Great read. I love, love, love this line:

The Protestant dialectical process means that Protestants emphasize the individual's existential inner response to God rather than the idea that God is "with us" working to save us in and through the physical and historical world.

It's not news that I am not Catholic; I am not "anything". But I have always believed this, above and beyond anything else when I think of God. This just put it into the words I could never formulate.

Kelly said...

He expands on the idea in his latest blog entry here:
http://dlongenecker.wordpress.com/2008/03/28/hubba-hubba/

Clearly, I'm a big Fr. Longenecker fan.

Unashamed said...

Um...ok. I guess that he's not aware that Lutherans also understand that God works through means for the forgiveness of sins.

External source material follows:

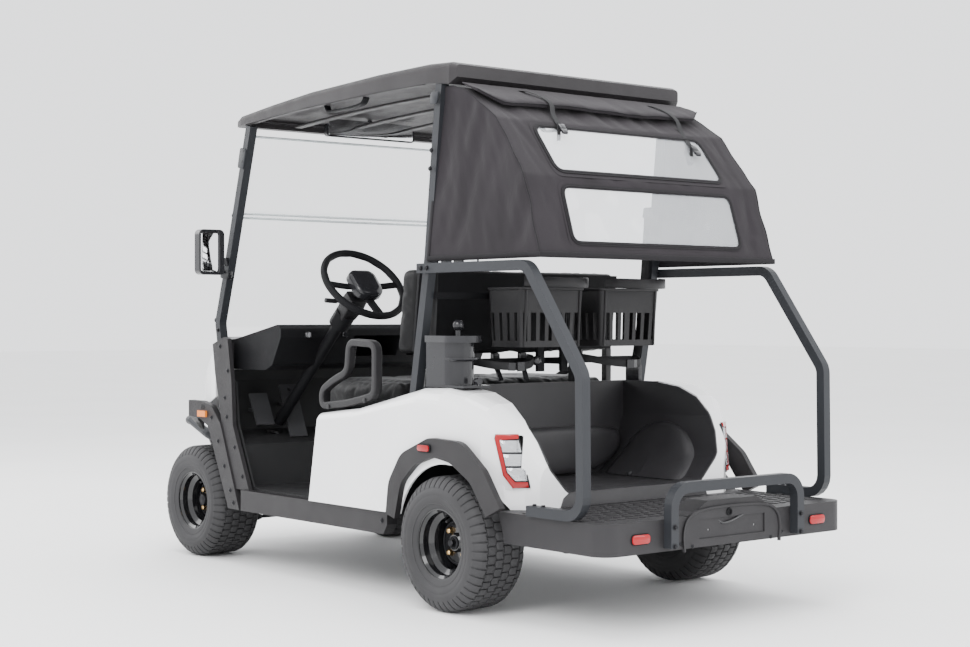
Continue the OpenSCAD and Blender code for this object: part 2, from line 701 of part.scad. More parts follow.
// A tile on the cover's rear between two heights, d deep
module on_rear(a, b, zr, half, depth, grow) {
  at = function (z) a + (b - a) * (z - a[1]) / (b[1] - a[1]);
  g = unit(b - a);
  n = [-g[1], g[0]];
  p = at(zr[0] - grow);
  q = at(zr[1] + grow);
  d = depth(g[1]);
  side_plate([p + n * d[0], q + n * d[0], q + n * d[1], p + n * d[1]], -half - grow, half + grow);
}
module rear_window_tiles(depth, grow) {
  x1 = -524 - cover_l;
  a = [x1, 1138];
  b = [x1 + 82, cover_z(1395)];
  c = [x1 + 230, cover_z(1586)];
  on_rear(a, b, window_low[0], window_low[1], depth, grow);
  on_rear(b, c, window_high[0], window_high[1], depth, grow);
}
module club_cover() {
  color("#38333b") on_body() difference() {
    cover_hull(0);
    cover_hull(cloth_t);
    translate([40, 0, 0]) cover_hull(cloth_t);
    rear_window_tiles(function (f) [-60, 40], 0);
    both() side_plate(stroke(rear_post_path(), post_w + 2 * seam), post_y - post_w / 2 - seam, post_y + post_w / 2 + seam);
  }
}
module cover_windows() {
  color([0.8, 0.85, 0.88, 0.35]) on_body() rear_window_tiles(function (f) [-cloth_t * f + 0.2, -cloth_t * f + 2 - seam], 8);
}

// ---- Steering and pedals ----
module steering_column() {
  color("#1d1d1f") on_body() {
    p = on_column(46);
    translate([p[0], p[1], p[2]]) rotate([0, 90 + column_slope, 0]) difference() {
      cylinder(r = 22, h = 740);
      translate([0, 0, -1]) cylinder(r = 12 + running_gap, h = 120);
    }
    q = on_column(150);
    translate([q[0], q[1], q[2]]) rotate([0, 90 + column_slope, 0]) difference() {
      hull() {
        cylinder(r = 40, h = 70);
        translate([0, 30, 10]) cylinder(r = 14, h = 50);
      }
      translate([0, 0, -1]) cylinder(r = 22, h = 90);
    }
  }
}
module steering_wheel() {
  r = wheel_d / 2 - 14;
  color("#1b1b1c") on_body() translate([wheel_c[0], wheel_y, wheel_c[2]]) rotate([0, 90 + column_slope, 0]) {
    rotate_extrude($fn = 72) translate([r, 0]) circle(14, $fn = 24);
    translate([0, 0, -8]) cylinder(r = 62, h = 34);
    for (a = [90, 200, 340]) rotate([0, 0, a + 90]) translate([50, -19, -5]) cube([r - 55, 38, 10]);
    translate([0, 0, 26]) cylinder(r = 12, h = 130);
  }
}
// Top of the toe board at x, and the face of the bulkhead at height z
function toe_z(x) = 455 + (x - 662) * 45 / 178 + floor_t / 2 + 0.2;
function bulkhead_x(z) = 839 + (z - 495) / 5 - 5.2;
module pedals() {
  go = [[712, toe_z(712) + 3], [800, 680]];
  stop = [[730, 528], [790, 648]];
  color("#77787c") on_body() translate([nose, 0, 0]) {
    difference() {
      side_plate(strip(go, -4, 4), 188, 268);
      translate([792, 228, 662]) rotate([0, 66, 0]) cylinder(r = 7, h = 60, center = true);
    }
    box([766, bulkhead_x(594)], [222, 234], [594, 606]);
    side_plate(strip(stop, -5, 5), 332, 412);
    box([756, bulkhead_x(574)], [366, 378], [574, 586]);
  }
}

// ---- Seat ----
module pad(x, y, z, r) {
  hull() {
    for (i = [0, 1], j = [0, 1], k = [0, 1]) {
      translate([x[i] + (i ? -r : r), y[j] + (j ? -r : r), z[k] + (k ? -r : r)]) sphere(r, $fn = 20);
    }
  }
}
module seat_cushion() {
  color("#202023") on_body()
    union() {
      pad([cushion_x0, hinge[0] - 2], [-seat_w / 2, seat_w / 2], [seat_z + seam, seat_z + cushion_t], 20);
      both() difference() {
        hull() {
          tube_y(hinge, 2 * hinge_pin_r, 300, 340);
          box([100, 112], [300, 340], [626, 636]);
        }
        tube_y(hinge, hinge_pin_r + running_gap, 299, 341);
      }
    }
}
module lean_back() {
  on_body() multmatrix([[1, 0, -0.12, back_x + 0.12 * back_z], [0, 1, 0, 0], [0, 0, 1, 0], [0, 0, 0, 1]]) children();
}
module seat_back() {
  color("#202023") lean_back() pad([-86, 0], [-seat_w / 2 + 12, seat_w / 2 - 12], [back_z, back_z + back_h], 20);
}
module seat_back_shell() {
  color("#1d1d1f") {
    lean_back() box([-98, -86.3], [-seat_w / 2 + 16, seat_w / 2 - 16], [back_z + 6, back_z + back_h - 8]);
    on_body() both() box([-382, -354], [250, 290], [body_top(-382) + seam, 900]);
  }
}
// A closed outline moved outwards by d, for an outline that runs clockwise
function loop_beside(p, d) = [
  for (i = [0:len(p) - 1])
    let (a = unit(p[i] - p[(i + len(p) - 1) % len(p)]), b = unit(p[(i + 1) % len(p)] - p[i]))
    let (m = unit(a + b))
    p[i] + [-m[1], m[0]] / (m * a) * d
];
module hip_restraints() {
  foot = [for (x = [60, -100, -262]) [x, body_top(x) + seam]];
  hoop = rounded_loop(concat(foot, [[-262, 872], [-90, 878], [-76, 766], [4, 740], [84, 700]]), 40, 6);
  color("#29292b") on_body() both() difference() {
    side_plate(hoop, side - 58, side - 26);
    side_plate(loop_beside(hoop, -25), side - 70, side - 10);
  }
}

// ---- Rack, baskets and washer ----
rack_x = -535;
module bag_rack() {
  color("#2f333a") on_body() {
    inner = post_y - post_w / 2;
    box([rack_x, rack_x + 22], [-inner, inner], [1012, 1034]);
    box([-467, -445], [-inner, inner], [786, 808]);
    both() box([-573, rack_x], [165, 195], [860, 1034]);
    both() box([rack_x - 14, rack_x], [40, 70], [762, 1034]);
    both() box([rack_x, -467], [40, 70], [786, 808]);
  }
}
module basket() {
  x = [-753, -573];
  y = [38, 322];
  z = [850, 1050];
  difference() {
    box(x, y, z);
    box(x + [5, -5], y + [5, -5], [z[0] + 5, z[1] + 5]);
    for (i = [0:5]) box([x[0] - 1, x[0] + 6], [y[0] + 34 + i * 38, y[0] + 54 + i * 38], [z[0] + 40, z[1] - 50]);
  }
}
module sweater_baskets() { color("#202022") on_body() both() basket(); }
washer = [-548, side - 106];
module ball_washer() {
  z0 = 720.3;
  tank_r = 56;
  tank_l = 150;
  lid_r = 68;
  front = washer[0] + 32;
  color("#1e1e20") on_body() {
    box([front - tank_l - 40, front + 8], [washer[1] - tank_r - 8, washer[1] + tank_r - 4], [z0, z0 + 8]);
    hull() {
      tube_z([front - tank_l + tank_r, washer[1]], tank_r, z0 + 8, 868);
      box([front - 2, front], [washer[1] - tank_r, washer[1] + tank_r], [z0 + 8, 868]);
    }
    hull() {
      tube_z([front - tank_l + tank_r - 20, washer[1]], lid_r, 868, 890);
      box([front + 6, front + 8], [washer[1] - lid_r, washer[1] + tank_r], [868, 890]);
    }
    tube_z([front - 100, washer[1]], 9, 890, 912);
    translate([front - 100, washer[1], 924]) sphere(19);
  }
}
module tube_z(c, r, z0, z1) {
  translate([c[0], c[1], z0]) cylinder(r = r, h = z1 - z0);
}

// ---- Lamps and mirrors ----
module tail_lamp_shape(grow) {
  a = 50;
  translate([-905, side - 88, 498]) rotate([0, -4, a]) translate([-34 - grow, -26, -80 - grow])
    cube([68 + 2 * grow, 60, 160 + 2 * grow]);
}
module tail_lamps() {
  color("#c0141c") on_body() {
    both() intersection() {
      tail_lamp_shape(0);
      skin([for (s = BODY) [s[0], s[1], sill_z, s[2], s[3]]], -2);
    }
    both() translate([deck_x1, 404, 290]) rotate([0, -90, 0]) linear_extrude(8) square([34, 92], center = true);
    both() translate([rear_x + 80, side + 22, tyre_r - lift + 305]) rotate([-90, 0, 0])
      linear_extrude(8) square([64, 24], center = true);
  }
}
module marker_lamps() {
  color("#f08a24") move_nose() both() box([845, 905], [trim_y + trim_t, trim_y + trim_t + 9], [560, 584]);
}
module side_mirrors() {
  color("#1f1f21") on_body() translate([nose, 0, 0]) both() {
    hull() {
      for (z = [1133, 1267], y = [side + 12, side + 83]) {
        translate([700, y, z]) rotate([0, 90, 0]) cylinder(r = 20, h = 34);
      }
    }
    hull() {
      box([722, 744], [front_post_y + post_w / 2, front_post_y + post_w / 2 + 8], [1150, 1180]);
      box([716, 732], [side + 2, side + 8], [1160, 1180]);
    }
  }
}
module cabin_mirror() {
  color("#1f1f21") on_body() translate([nose, 0, rise]) {
    hull() {
      for (y = [-150, 245], z = [1664, 1688]) translate([470, y, z]) rotate([0, 90, 0]) cylinder(r = 14, h = 18);
    }
    box([474, 484], [40, 55], [1702, 1726]);
  }
}

chassis_frame();
battery_pack();
rear_axle();
front_axle();
leaf_springs();
knuckle_left();
knuckle_right();
tie_rod();
tyre_front_left();
tyre_front_right();
tyre_rear_left();
tyre_rear_right();
rim_front_left();
rim_front_right();
rim_rear_left();
rim_rear_right();
floor_pan();
front_cowl();
front_fascia();
front_flares();
door_trims();
dashboard();
rocker_panels();
seat_base();
rear_body();
rear_flares();
bag_well();
rear_deck();
deck_guard_bar();
front_bumper_bar();
canopy_posts();
cover_side_tubes();
roof();
windshield();
club_cover();
cover_windows();
steering_column();
steering_wheel();
pedals();
seat_cushion();
seat_back();
seat_back_shell();
hip_restraints();
bag_rack();
sweater_baskets();
ball_washer();
headlamps();
marker_lamps();
tail_lamps();
side_mirrors();
cabin_mirror();
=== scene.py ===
"""Looks of a golf cart with a bag well and a fabric club cover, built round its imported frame."""

import json
import logging
import math
from dataclasses import dataclass
from enum import Enum
from typing import Sequence

import bmesh
import bpy
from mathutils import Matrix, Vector, noise

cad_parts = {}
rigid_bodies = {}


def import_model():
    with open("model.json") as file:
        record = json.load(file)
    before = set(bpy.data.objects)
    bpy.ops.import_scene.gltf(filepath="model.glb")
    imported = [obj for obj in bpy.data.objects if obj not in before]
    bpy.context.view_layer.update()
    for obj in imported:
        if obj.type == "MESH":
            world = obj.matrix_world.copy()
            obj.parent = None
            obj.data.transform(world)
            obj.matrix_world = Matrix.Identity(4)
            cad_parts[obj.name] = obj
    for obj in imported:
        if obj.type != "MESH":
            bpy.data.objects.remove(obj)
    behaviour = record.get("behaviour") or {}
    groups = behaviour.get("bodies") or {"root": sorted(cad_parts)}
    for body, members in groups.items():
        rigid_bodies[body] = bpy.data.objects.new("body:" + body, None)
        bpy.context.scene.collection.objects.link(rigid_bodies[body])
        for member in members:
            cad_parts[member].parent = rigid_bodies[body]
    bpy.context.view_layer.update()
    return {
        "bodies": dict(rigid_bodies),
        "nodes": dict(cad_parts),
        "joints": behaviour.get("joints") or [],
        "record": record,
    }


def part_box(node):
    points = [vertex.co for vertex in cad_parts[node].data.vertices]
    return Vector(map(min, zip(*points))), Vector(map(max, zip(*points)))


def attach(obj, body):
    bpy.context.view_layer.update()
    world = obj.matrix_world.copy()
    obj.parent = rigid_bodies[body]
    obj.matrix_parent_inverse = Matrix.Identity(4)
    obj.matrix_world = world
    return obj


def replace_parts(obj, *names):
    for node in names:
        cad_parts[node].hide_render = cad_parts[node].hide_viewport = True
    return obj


LOG = logging.getLogger("golf_cart")
Point = tuple[float, float, float]
Flat = tuple[float, float]
Ring = list[Vector]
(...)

One of the things that I find frustrating (and ironic) is being lumped into the broad category of Protestant and then having generalizations - that are untrue in this case - made about my faith. Maybe I should start a blog about it? Just kidding :) But my point is, I don't care for it when generalizations and untruths are told about my faith any more than you like it told about yours. Just something to think about...

KitKat said...

Ah, Unashamed, I understand your pain. The LCMS almost seems to need a category of it's own because the catch-all phrase and modern definition of "Protestant" does not entirely fit. When most people think of Protestants they seem to think of Evangelicals, Methodists, Baptists, etc and they do not realise that the Lutheran Church Missouri Synod is different from the ELCA and from the whole common perception of what a Protestant is.

Unashamed said...

Oh Kitkat, I knew you'd "get it" *smile* And the distinctiveness of the LCMS is exactly what the current "war" in the LCMS is all about. It's about whether they're going to blend in and be "Protestant" (and lose that distinctiveness) or stand firm and remain "Lutheran". Sigh.

Kelly said...

Oh, I totally agree with you, unashamed. I remember when we were talking about sola scriptura and we had people say our definition wasn't right, but then we got three different definitions from three different people!

Generalizing is problematic, but at the same time, it is difficult to address each different theological variety.